In the 2002 and 2004 live-action films, Velma is played by Linda Cardellini, who then voiced her for the Scooby-Doo 2: Monsters Unleashed video game and Robot Chicken. Lauren Kennedy portrayed young Velma in a flashback sequence in Scooby-Doo 2: Monsters Unleashed. Velma is portrayed by Hayley Kiyoko in the 2009 live-action film Scooby-Doo! The Mystery Begins and its 2010 sequel Scooby-Doo! Curse of the Lake Monster. Sarah Gilman portrayed the young Velma in the 2018 direct-to-video film Daphne & Velma.

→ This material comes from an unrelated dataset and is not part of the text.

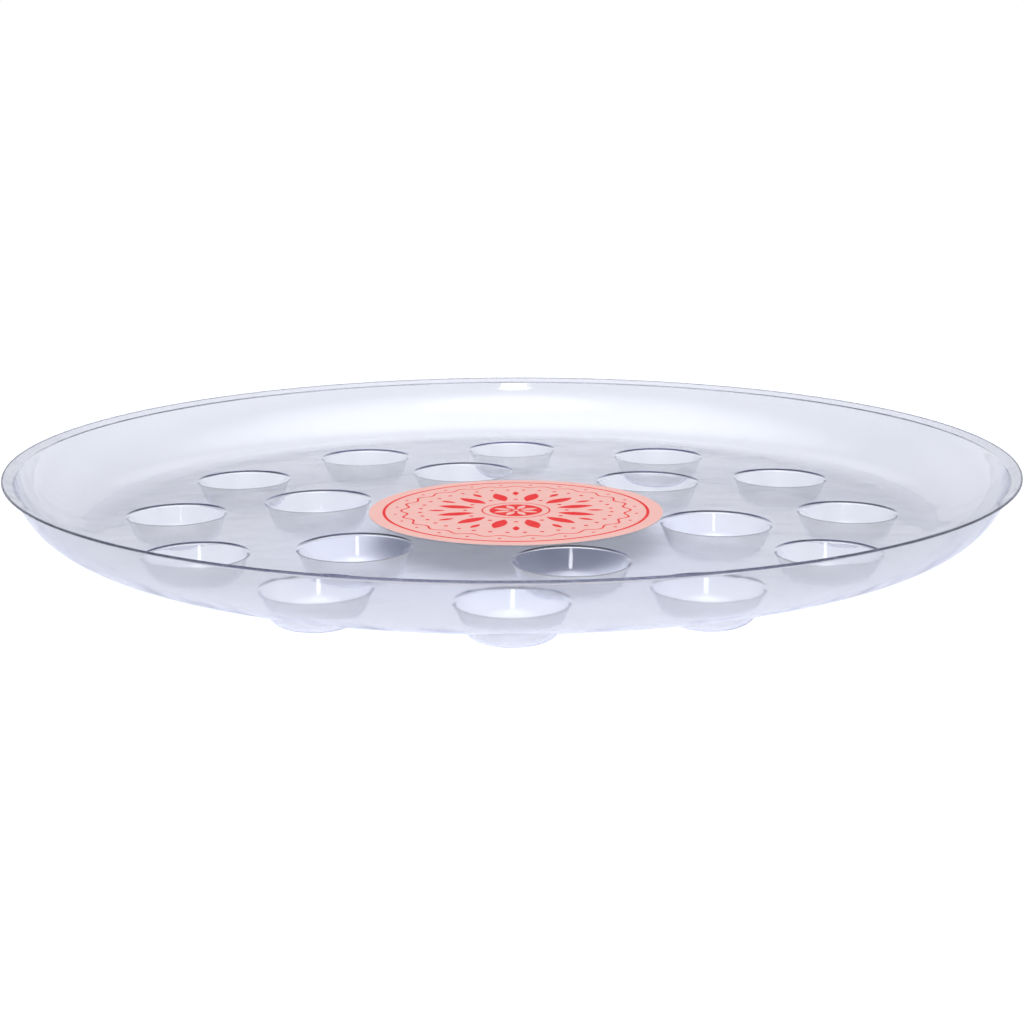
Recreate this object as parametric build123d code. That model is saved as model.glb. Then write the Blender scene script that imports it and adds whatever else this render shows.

====Additional live-action actors====
- Randi Rosenholtz (2001; Scooby-Doo! in Stagefright – Live on Stage)
- Laura Sicurello (2009; Scooby-Doo! and the Pirate Ghost - Live on Stage)
- Michele Dumoulin (2013; Scooby-Doo Live! Musical Mysteries)
- Louise Wright (2014; Scooby-Doo Live! The Mystery Of The Pyramid)
- Rebecca Withers (2016; Scooby-Doo Live! Musical Mysteries)
- Alicia D'Ariano (2020; Scooby-Doo! and the Lost City of Gold)

====Parodies====
- Rhona Cameron (1994; lookalike in Funny Man)
- Jane Silvia (2001; lookalike in Jay and Silent Bob Strike Back)
- Ashley Rae Spillers (2012; lookalike in Saturday Morning Mystery)
- Sarah Sherman (2024; Saturday Night Live)

==Relatives==
Relatives of Velma's shown or mentioned during the series include:

- Angie and Dale Dinkley: Velma's parents in Scooby-Doo: Mystery Incorporated and Scooby Apocalypse. They run the Crystal Cove Spook Museum
- Mr and Mrs Dinkley: Velma's parents in A Pup Named Scooby-Doo
- Madelyn Dinkley: Velma's younger sister that attends a magic school in Scooby-Doo! Abracadabra-Doo
- Otto Dinkely (né Von Dinkelstein) and his wife: Velma's German immigrant great grandparents in Scooby-Doo! Frankencreepy
- Basil Von Dinkelstein: Velma's scientist great uncle in Scooby-Doo! Frankencreepy
- Uncle John: Velma's archaeologist uncle in The Scooby-Doo Show
- Dave Walton: Velma's US-Canadian border patrol officer uncle in The Scooby-Doo Show
- Cosmo Dinkley: Velma's archaeologist paternal uncle in The New Scooby-Doo Mysteries
- Uncle Elmo: Velma's doctor uncle in A Pup Named Scooby-Doo
- Aunt Thelma: Velma's marine biologist aunt in A Pup Named Scooby-Doo
- Evan, Meg, and Darcy: Velma's farmer uncle, aunt, and cousin in What's New, Scooby-Doo?
- Thelma Dinkley: Velma's Egyptologist cousin in Scooby-Doo! Mystery Adventures
- Various relatives in books and comics including uncles Albert, Brad and Robert, aunts Selma and Gretchen, cousins Tavish MacDougal, Lilia and Sarah, and an unnamed grandfather.

==In other media==
Velma appears in the Teen Titans Go! episode "Cartoon Feud", the Jellystone! episode "Frankenhooky", and Supernatural episode "Scoobynatural". Velma also appears in the 2021 film Space Jam: A New Legacy, with her SCOOB design. She appears as an NPC in Lego Dimensions, a playable character in Multiversus, and appears as a skin in Fortnite.

Velma appears in many other Scooby-Doo videogames, books, comics, and other merchandise.